» **WHAT THE TASK REQUIRES**: Repeat only the lines from the line containing "cad_parts[node].hide_render = cad_parts[node].hide_viewport" through the line containing "TOUCH = 1e-7", both included, exactly as they stand.

» **EXTRACTED MATERIAL**:
--- begin ---

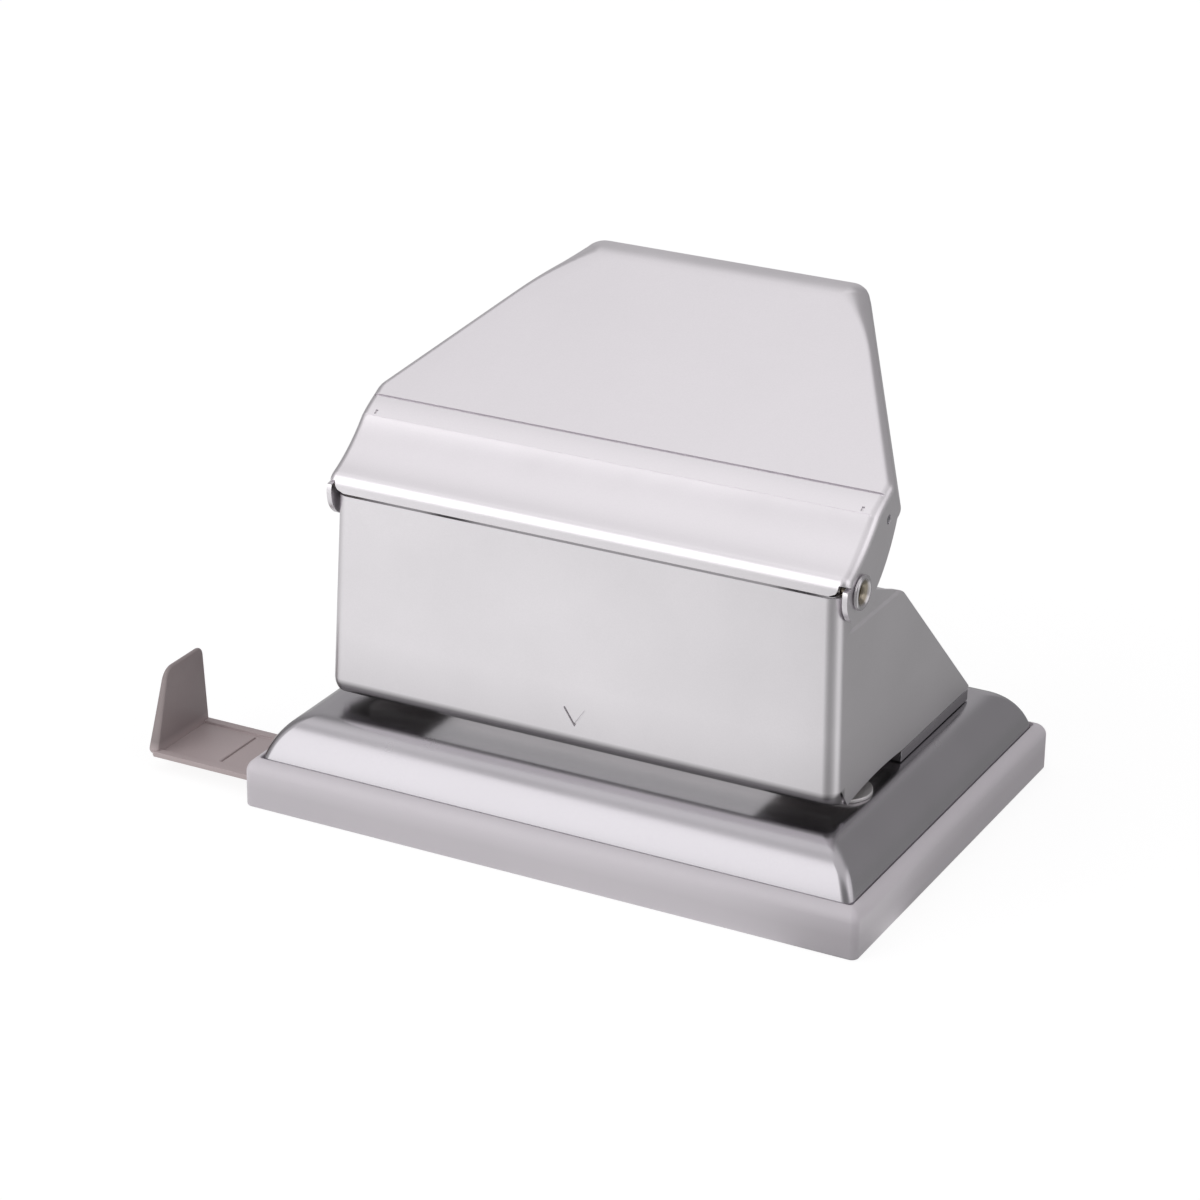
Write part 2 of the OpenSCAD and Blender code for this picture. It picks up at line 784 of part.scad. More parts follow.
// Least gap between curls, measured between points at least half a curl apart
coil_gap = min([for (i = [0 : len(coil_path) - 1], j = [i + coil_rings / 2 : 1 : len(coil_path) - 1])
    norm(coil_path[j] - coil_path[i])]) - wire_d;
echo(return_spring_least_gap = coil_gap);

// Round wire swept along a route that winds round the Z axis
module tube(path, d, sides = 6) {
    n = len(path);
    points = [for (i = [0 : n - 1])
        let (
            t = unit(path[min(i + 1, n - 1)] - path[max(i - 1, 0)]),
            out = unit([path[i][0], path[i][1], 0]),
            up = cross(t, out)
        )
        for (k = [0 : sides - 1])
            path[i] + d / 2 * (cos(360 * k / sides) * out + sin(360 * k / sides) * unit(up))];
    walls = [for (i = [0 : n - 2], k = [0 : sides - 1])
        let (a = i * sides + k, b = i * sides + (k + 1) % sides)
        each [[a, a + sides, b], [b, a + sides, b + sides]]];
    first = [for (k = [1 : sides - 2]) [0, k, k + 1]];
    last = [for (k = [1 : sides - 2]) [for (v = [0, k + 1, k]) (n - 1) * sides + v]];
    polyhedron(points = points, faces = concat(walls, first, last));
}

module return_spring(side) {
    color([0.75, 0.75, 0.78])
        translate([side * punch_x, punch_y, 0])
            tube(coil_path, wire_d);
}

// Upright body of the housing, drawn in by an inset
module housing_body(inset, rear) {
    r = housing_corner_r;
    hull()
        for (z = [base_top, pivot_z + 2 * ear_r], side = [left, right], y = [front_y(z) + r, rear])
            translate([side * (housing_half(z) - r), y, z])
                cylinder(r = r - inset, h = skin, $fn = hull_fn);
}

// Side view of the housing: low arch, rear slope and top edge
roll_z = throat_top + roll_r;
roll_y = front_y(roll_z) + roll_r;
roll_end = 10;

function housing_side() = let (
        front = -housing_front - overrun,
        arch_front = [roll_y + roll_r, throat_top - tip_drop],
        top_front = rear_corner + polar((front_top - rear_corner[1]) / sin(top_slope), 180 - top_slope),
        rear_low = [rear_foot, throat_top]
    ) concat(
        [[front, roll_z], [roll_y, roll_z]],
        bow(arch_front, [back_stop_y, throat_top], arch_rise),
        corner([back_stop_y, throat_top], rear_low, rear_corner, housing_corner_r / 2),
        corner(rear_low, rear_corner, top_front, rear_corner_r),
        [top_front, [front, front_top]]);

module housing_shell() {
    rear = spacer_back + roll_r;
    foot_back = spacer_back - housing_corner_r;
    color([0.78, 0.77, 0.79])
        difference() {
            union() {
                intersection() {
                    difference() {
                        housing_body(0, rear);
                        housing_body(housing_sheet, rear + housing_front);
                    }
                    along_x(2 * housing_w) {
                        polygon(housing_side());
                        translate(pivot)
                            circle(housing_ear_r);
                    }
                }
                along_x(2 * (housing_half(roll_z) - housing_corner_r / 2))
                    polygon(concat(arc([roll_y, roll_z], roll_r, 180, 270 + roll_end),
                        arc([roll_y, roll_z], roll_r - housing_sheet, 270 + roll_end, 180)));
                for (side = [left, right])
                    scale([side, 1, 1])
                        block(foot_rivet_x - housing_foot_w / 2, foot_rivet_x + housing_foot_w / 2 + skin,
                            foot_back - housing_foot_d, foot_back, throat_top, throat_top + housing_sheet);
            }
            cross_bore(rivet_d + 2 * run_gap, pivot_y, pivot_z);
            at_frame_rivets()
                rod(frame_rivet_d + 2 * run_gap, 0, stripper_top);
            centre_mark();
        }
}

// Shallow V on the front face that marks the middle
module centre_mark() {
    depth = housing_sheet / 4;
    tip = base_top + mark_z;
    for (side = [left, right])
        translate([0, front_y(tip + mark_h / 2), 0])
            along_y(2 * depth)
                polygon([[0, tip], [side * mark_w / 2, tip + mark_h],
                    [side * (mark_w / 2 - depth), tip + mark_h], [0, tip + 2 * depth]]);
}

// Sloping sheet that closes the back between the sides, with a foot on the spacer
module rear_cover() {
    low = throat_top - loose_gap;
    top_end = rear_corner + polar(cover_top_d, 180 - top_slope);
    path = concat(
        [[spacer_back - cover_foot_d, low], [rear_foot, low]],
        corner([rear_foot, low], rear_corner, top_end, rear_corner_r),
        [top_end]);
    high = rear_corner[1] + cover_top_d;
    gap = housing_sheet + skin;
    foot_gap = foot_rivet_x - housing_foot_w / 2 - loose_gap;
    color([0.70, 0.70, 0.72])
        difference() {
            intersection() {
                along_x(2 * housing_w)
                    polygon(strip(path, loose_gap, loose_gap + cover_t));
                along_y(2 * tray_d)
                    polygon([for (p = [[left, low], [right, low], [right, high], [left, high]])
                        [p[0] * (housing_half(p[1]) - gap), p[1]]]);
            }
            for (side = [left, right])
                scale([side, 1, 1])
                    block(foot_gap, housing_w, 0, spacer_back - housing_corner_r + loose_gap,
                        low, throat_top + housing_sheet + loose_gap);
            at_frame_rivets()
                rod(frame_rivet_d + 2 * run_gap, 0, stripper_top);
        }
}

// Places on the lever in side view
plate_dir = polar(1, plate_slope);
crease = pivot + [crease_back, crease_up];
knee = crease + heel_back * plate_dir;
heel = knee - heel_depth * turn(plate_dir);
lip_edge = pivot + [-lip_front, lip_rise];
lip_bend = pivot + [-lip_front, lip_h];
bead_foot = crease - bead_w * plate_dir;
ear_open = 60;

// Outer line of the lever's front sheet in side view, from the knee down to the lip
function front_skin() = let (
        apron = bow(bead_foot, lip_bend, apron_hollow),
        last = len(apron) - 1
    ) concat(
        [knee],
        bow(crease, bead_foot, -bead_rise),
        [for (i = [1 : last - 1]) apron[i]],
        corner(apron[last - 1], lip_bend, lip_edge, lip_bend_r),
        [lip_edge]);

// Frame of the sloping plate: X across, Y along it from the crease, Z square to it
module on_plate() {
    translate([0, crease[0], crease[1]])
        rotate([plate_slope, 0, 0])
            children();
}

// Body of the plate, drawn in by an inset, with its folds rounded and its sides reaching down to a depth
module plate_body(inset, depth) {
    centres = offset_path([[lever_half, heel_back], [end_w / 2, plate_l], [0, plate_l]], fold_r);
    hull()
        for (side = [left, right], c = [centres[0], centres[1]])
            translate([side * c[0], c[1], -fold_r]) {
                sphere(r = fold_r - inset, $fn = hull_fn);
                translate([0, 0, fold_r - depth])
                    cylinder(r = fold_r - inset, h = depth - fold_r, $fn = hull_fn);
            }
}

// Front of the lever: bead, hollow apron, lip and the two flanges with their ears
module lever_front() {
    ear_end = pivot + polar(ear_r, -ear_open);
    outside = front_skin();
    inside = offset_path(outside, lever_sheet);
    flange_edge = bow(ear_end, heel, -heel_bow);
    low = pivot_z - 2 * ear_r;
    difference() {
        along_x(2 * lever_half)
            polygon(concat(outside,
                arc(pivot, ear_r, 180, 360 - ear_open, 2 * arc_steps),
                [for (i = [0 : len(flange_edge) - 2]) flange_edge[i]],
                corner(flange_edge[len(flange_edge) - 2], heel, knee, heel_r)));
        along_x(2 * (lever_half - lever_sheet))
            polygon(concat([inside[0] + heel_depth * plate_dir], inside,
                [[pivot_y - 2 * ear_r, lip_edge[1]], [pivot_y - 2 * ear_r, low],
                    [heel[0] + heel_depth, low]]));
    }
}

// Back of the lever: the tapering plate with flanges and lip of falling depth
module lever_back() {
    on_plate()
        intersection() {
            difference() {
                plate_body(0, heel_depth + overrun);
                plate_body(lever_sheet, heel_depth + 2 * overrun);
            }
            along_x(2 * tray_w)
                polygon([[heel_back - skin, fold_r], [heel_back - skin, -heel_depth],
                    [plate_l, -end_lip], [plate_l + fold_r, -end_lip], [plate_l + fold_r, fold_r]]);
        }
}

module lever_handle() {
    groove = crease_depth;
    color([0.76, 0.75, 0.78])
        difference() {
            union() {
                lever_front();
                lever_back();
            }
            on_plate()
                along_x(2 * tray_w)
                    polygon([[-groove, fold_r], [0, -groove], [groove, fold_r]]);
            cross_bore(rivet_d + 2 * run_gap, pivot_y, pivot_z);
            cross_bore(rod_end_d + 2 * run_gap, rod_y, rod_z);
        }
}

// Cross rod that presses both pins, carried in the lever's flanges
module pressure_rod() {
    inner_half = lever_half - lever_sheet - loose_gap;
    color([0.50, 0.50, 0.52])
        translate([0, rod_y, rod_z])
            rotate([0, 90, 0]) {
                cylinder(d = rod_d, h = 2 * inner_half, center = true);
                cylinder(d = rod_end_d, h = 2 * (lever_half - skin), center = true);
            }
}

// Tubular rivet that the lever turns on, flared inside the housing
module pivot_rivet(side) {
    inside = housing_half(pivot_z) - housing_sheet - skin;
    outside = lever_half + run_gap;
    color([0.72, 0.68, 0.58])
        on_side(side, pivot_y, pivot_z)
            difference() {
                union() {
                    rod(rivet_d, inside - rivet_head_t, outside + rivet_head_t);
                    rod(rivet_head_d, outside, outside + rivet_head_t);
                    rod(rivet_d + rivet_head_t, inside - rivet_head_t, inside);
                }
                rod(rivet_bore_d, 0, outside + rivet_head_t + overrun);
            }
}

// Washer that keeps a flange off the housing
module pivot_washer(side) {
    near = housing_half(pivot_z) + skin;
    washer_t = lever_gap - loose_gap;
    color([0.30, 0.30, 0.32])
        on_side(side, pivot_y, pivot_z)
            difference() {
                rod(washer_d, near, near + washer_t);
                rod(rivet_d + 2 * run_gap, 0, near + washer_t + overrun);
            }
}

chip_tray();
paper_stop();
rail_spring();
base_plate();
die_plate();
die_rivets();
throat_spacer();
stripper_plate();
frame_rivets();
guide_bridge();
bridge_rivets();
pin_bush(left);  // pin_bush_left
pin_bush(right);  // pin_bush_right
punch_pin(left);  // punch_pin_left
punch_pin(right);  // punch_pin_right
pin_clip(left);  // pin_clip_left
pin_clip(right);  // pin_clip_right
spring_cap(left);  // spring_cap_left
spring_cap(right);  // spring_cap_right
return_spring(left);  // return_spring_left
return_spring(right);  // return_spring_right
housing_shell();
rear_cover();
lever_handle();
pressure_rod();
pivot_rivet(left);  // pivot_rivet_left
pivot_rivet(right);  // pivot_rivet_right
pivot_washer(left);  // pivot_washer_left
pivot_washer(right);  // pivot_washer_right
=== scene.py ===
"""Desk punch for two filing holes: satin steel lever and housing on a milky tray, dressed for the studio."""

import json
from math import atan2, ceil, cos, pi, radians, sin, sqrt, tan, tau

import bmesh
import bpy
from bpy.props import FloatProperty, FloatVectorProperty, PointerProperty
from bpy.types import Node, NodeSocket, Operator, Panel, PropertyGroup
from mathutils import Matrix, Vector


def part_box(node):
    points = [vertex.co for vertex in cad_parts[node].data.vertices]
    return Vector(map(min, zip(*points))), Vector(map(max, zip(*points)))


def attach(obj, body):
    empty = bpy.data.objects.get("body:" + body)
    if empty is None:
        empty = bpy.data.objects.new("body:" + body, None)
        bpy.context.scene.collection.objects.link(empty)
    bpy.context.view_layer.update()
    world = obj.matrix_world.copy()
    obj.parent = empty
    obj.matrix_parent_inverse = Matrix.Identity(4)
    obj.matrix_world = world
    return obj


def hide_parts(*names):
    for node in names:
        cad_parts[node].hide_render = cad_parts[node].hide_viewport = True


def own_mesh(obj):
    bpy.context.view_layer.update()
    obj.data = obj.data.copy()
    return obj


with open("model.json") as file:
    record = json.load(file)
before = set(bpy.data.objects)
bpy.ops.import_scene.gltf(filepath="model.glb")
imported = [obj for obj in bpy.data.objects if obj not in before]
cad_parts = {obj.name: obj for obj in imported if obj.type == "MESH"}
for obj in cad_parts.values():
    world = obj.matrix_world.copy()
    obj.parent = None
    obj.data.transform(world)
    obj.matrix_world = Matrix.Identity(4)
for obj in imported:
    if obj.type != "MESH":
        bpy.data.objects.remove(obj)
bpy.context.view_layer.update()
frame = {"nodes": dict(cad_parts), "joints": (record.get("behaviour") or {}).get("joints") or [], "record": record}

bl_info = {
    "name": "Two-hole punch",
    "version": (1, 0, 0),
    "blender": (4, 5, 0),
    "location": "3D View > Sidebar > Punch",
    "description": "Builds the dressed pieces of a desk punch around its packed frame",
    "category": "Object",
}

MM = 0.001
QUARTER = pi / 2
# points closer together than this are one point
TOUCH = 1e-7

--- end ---
--- begin ---

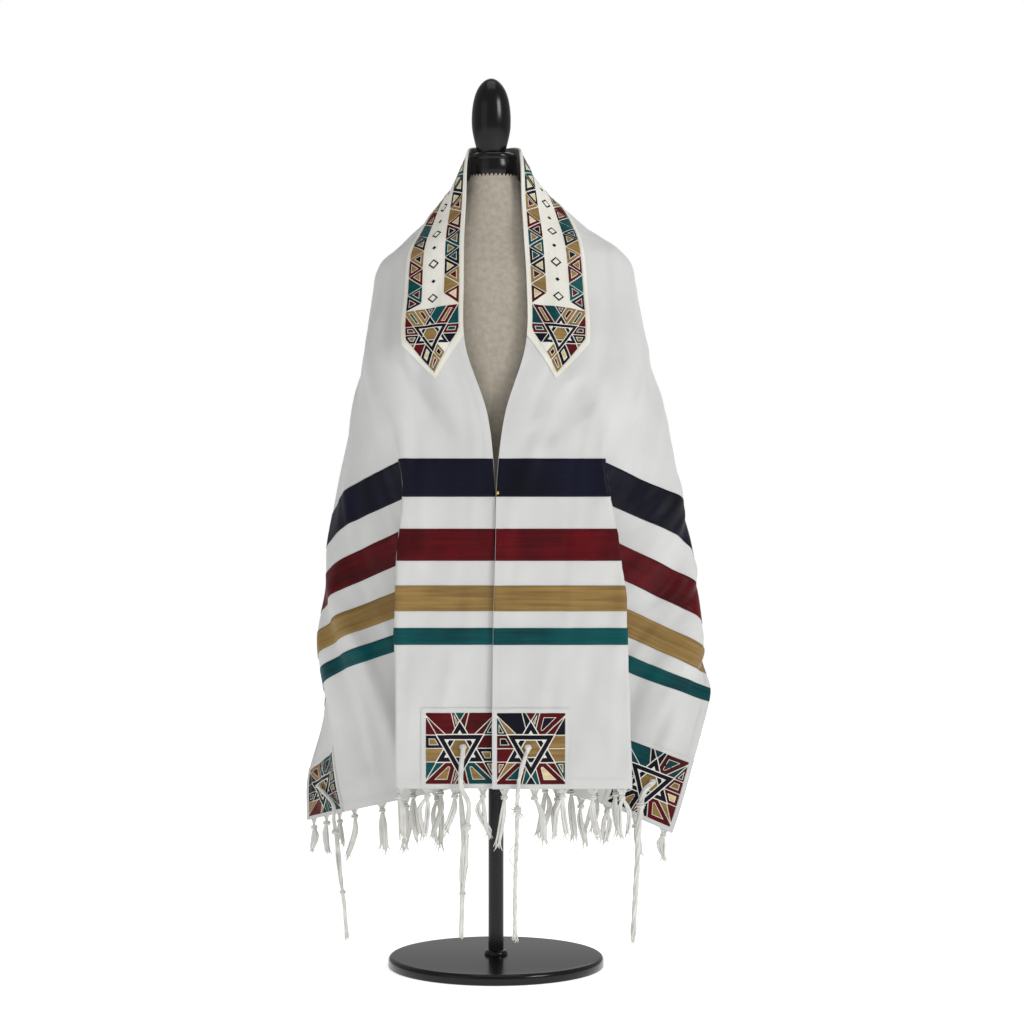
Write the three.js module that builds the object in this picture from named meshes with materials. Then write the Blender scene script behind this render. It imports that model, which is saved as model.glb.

--- end ---
--- begin ---

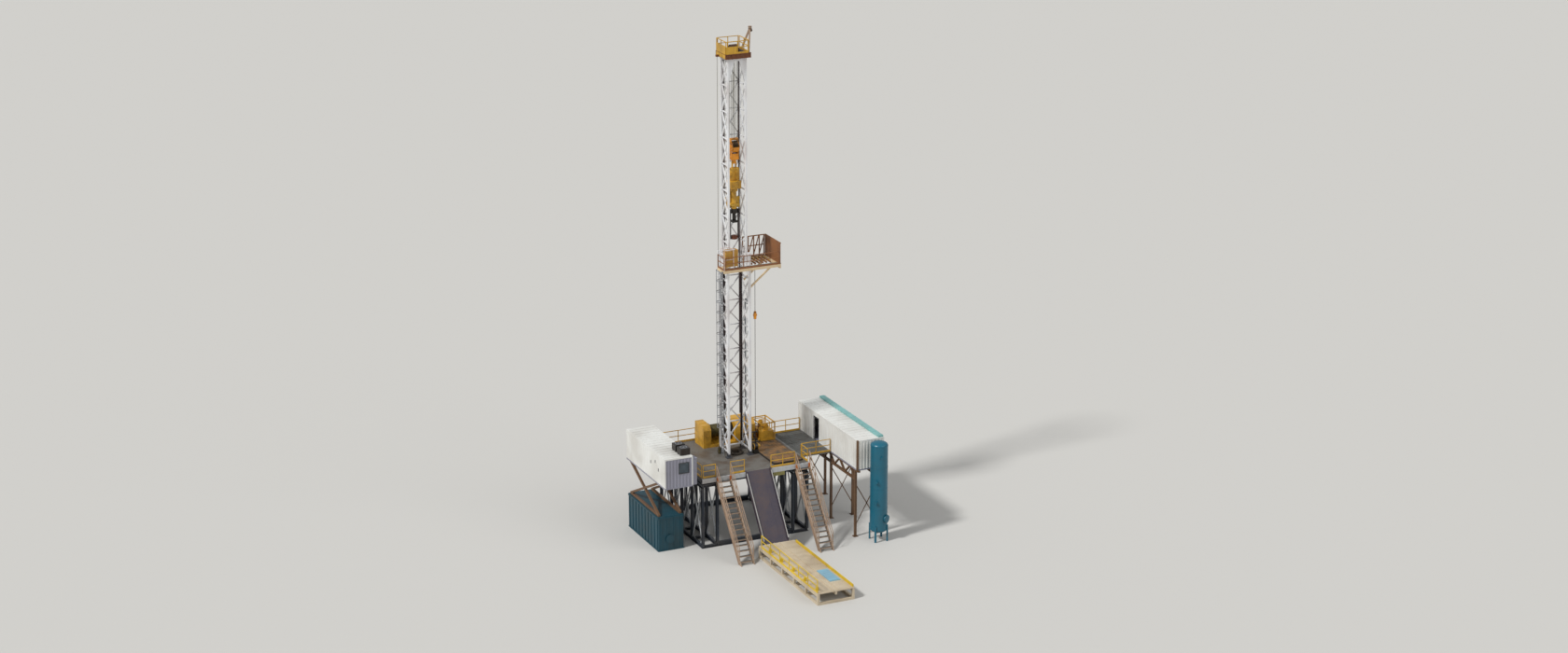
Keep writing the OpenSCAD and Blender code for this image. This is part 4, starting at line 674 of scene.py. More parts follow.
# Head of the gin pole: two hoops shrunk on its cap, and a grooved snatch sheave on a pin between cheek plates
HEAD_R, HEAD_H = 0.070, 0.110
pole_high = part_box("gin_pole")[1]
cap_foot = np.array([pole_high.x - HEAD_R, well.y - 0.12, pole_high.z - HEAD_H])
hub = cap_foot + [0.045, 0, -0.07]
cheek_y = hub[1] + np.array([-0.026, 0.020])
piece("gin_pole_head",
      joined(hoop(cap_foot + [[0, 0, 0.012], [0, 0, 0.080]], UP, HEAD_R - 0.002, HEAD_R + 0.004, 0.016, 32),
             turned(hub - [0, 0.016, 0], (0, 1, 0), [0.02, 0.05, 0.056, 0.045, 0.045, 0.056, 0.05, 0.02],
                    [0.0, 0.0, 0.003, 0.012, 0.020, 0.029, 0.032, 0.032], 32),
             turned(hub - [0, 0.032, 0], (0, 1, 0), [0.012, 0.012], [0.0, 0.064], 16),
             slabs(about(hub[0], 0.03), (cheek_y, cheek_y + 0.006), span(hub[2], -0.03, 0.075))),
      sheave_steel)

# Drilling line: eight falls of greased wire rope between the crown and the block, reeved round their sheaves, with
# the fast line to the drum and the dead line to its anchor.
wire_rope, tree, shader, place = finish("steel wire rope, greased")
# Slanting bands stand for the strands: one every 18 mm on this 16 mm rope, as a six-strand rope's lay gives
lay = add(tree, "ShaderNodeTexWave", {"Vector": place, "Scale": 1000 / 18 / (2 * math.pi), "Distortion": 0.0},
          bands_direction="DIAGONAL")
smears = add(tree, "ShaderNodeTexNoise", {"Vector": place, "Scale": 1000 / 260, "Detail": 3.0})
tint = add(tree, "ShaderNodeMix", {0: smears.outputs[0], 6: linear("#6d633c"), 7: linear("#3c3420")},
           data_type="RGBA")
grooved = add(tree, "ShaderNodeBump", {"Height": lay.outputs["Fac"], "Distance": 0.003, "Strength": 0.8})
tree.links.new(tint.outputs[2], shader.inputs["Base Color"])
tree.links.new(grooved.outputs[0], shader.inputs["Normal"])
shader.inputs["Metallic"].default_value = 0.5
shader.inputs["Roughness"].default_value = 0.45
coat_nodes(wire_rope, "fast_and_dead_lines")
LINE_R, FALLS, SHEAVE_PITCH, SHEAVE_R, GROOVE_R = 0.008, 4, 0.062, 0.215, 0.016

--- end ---

» **RESPONSE TO THIS TASK**:
        cad_parts[node].hide_render = cad_parts[node].hide_viewport = True


def own_mesh(obj):
    bpy.context.view_layer.update()
    obj.data = obj.data.copy()
    return obj


with open("model.json") as file:
    record = json.load(file)
before = set(bpy.data.objects)
bpy.ops.import_scene.gltf(filepath="model.glb")
imported = [obj for obj in bpy.data.objects if obj not in before]
cad_parts = {obj.name: obj for obj in imported if obj.type == "MESH"}
for obj in cad_parts.values():
    world = obj.matrix_world.copy()
    obj.parent = None
    obj.data.transform(world)
    obj.matrix_world = Matrix.Identity(4)
for obj in imported:
    if obj.type != "MESH":
        bpy.data.objects.remove(obj)
bpy.context.view_layer.update()
frame = {"nodes": dict(cad_parts), "joints": (record.get("behaviour") or {}).get("joints") or [], "record": record}

bl_info = {
    "name": "Two-hole punch",
    "version": (1, 0, 0),
    "blender": (4, 5, 0),
    "location": "3D View > Sidebar > Punch",
    "description": "Builds the dressed pieces of a desk punch around its packed frame",
    "category": "Object",
}

MM = 0.001
QUARTER = pi / 2
# points closer together than this are one point
TOUCH = 1e-7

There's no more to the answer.